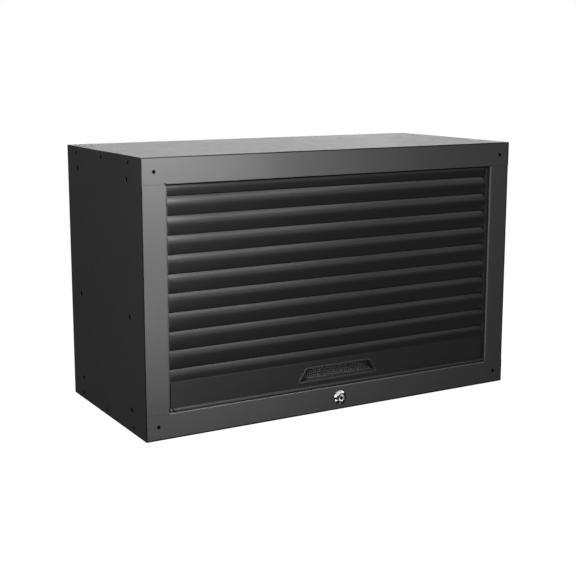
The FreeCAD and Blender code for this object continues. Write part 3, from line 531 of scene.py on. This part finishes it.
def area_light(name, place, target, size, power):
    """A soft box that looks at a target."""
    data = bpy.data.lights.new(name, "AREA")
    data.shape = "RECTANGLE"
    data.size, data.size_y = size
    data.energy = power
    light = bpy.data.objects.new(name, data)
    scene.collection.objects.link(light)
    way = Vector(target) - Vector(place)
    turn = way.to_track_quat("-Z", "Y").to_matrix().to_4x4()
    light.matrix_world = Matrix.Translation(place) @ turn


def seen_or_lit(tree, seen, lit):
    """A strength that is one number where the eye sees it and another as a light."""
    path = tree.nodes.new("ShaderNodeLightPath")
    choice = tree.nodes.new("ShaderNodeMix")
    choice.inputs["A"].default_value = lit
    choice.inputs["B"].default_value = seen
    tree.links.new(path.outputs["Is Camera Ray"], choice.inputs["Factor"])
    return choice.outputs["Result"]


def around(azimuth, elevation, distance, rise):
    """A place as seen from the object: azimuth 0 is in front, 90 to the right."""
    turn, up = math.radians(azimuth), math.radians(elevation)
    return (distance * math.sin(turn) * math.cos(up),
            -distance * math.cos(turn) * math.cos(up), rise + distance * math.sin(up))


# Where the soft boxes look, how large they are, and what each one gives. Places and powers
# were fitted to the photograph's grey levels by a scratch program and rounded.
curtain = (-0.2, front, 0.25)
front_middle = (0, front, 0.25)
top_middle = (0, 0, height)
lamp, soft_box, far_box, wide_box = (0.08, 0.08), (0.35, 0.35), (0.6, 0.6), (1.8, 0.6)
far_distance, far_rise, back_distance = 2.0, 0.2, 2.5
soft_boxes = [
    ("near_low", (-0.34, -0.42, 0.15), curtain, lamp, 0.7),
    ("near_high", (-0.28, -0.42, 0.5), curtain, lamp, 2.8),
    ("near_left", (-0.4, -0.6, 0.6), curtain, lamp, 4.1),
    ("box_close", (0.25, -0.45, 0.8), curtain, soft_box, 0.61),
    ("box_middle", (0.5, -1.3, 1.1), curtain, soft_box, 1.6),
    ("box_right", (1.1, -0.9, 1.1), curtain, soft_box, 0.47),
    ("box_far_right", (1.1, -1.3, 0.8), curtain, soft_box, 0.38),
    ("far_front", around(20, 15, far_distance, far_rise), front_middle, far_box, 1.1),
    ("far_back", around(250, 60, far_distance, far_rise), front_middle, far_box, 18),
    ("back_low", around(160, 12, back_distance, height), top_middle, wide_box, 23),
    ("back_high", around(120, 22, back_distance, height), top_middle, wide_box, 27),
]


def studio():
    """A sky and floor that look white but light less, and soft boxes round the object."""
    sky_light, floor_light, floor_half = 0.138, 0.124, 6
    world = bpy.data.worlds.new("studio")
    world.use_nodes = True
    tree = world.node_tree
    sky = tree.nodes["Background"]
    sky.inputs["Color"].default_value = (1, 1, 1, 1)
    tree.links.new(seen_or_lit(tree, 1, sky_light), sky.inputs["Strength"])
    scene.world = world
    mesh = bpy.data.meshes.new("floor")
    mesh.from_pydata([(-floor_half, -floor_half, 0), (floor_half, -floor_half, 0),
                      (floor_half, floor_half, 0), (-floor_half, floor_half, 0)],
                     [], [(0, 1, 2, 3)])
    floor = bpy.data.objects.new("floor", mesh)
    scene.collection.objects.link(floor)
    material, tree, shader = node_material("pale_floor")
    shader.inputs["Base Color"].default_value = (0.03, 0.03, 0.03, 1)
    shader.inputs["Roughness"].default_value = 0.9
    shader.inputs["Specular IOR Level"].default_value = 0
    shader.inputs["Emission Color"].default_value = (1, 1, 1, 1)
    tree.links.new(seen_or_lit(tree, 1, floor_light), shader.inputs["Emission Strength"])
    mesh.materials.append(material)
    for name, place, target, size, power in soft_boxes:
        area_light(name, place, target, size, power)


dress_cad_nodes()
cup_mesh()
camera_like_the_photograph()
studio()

_____

## EXERCISE TASK
Set down the listing above in full, please, exactly as it appears.

## CORRECT OUTPUT
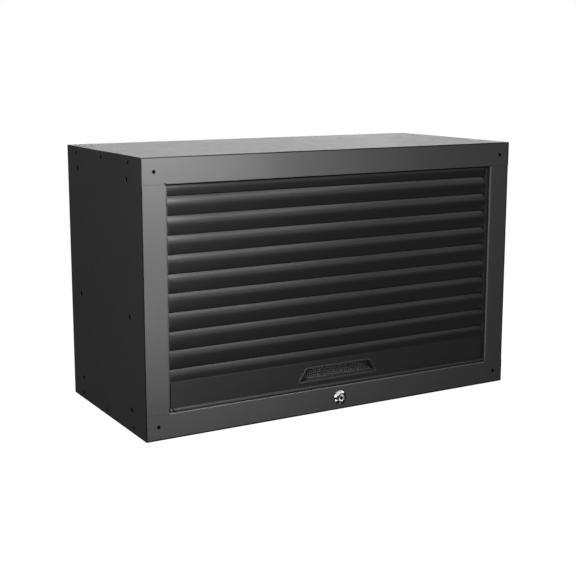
The FreeCAD and Blender code for this object continues. Write part 3, from line 531 of scene.py on. This part finishes it.
def area_light(name, place, target, size, power):
    """A soft box that looks at a target."""
    data = bpy.data.lights.new(name, "AREA")
    data.shape = "RECTANGLE"
    data.size, data.size_y = size
    data.energy = power
    light = bpy.data.objects.new(name, data)
    scene.collection.objects.link(light)
    way = Vector(target) - Vector(place)
    turn = way.to_track_quat("-Z", "Y").to_matrix().to_4x4()
    light.matrix_world = Matrix.Translation(place) @ turn


def seen_or_lit(tree, seen, lit):
    """A strength that is one number where the eye sees it and another as a light."""
    path = tree.nodes.new("ShaderNodeLightPath")
    choice = tree.nodes.new("ShaderNodeMix")
    choice.inputs["A"].default_value = lit
    choice.inputs["B"].default_value = seen
    tree.links.new(path.outputs["Is Camera Ray"], choice.inputs["Factor"])
    return choice.outputs["Result"]


def around(azimuth, elevation, distance, rise):
    """A place as seen from the object: azimuth 0 is in front, 90 to the right."""
    turn, up = math.radians(azimuth), math.radians(elevation)
    return (distance * math.sin(turn) * math.cos(up),
            -distance * math.cos(turn) * math.cos(up), rise + distance * math.sin(up))


# Where the soft boxes look, how large they are, and what each one gives. Places and powers
# were fitted to the photograph's grey levels by a scratch program and rounded.
curtain = (-0.2, front, 0.25)
front_middle = (0, front, 0.25)
top_middle = (0, 0, height)
lamp, soft_box, far_box, wide_box = (0.08, 0.08), (0.35, 0.35), (0.6, 0.6), (1.8, 0.6)
far_distance, far_rise, back_distance = 2.0, 0.2, 2.5
soft_boxes = [
    ("near_low", (-0.34, -0.42, 0.15), curtain, lamp, 0.7),
    ("near_high", (-0.28, -0.42, 0.5), curtain, lamp, 2.8),
    ("near_left", (-0.4, -0.6, 0.6), curtain, lamp, 4.1),
    ("box_close", (0.25, -0.45, 0.8), curtain, soft_box, 0.61),
    ("box_middle", (0.5, -1.3, 1.1), curtain, soft_box, 1.6),
    ("box_right", (1.1, -0.9, 1.1), curtain, soft_box, 0.47),
    ("box_far_right", (1.1, -1.3, 0.8), curtain, soft_box, 0.38),
    ("far_front", around(20, 15, far_distance, far_rise), front_middle, far_box, 1.1),
    ("far_back", around(250, 60, far_distance, far_rise), front_middle, far_box, 18),
    ("back_low", around(160, 12, back_distance, height), top_middle, wide_box, 23),
    ("back_high", around(120, 22, back_distance, height), top_middle, wide_box, 27),
]


def studio():
    """A sky and floor that look white but light less, and soft boxes round the object."""
    sky_light, floor_light, floor_half = 0.138, 0.124, 6
    world = bpy.data.worlds.new("studio")
    world.use_nodes = True
    tree = world.node_tree
    sky = tree.nodes["Background"]
    sky.inputs["Color"].default_value = (1, 1, 1, 1)
    tree.links.new(seen_or_lit(tree, 1, sky_light), sky.inputs["Strength"])
    scene.world = world
    mesh = bpy.data.meshes.new("floor")
    mesh.from_pydata([(-floor_half, -floor_half, 0), (floor_half, -floor_half, 0),
                      (floor_half, floor_half, 0), (-floor_half, floor_half, 0)],
                     [], [(0, 1, 2, 3)])
    floor = bpy.data.objects.new("floor", mesh)
    scene.collection.objects.link(floor)
    material, tree, shader = node_material("pale_floor")
    shader.inputs["Base Color"].default_value = (0.03, 0.03, 0.03, 1)
    shader.inputs["Roughness"].default_value = 0.9
    shader.inputs["Specular IOR Level"].default_value = 0
    shader.inputs["Emission Color"].default_value = (1, 1, 1, 1)
    tree.links.new(seen_or_lit(tree, 1, floor_light), shader.inputs["Emission Strength"])
    mesh.materials.append(material)
    for name, place, target, size, power in soft_boxes:
        area_light(name, place, target, size, power)


dress_cad_nodes()
cup_mesh()
camera_like_the_photograph()
studio()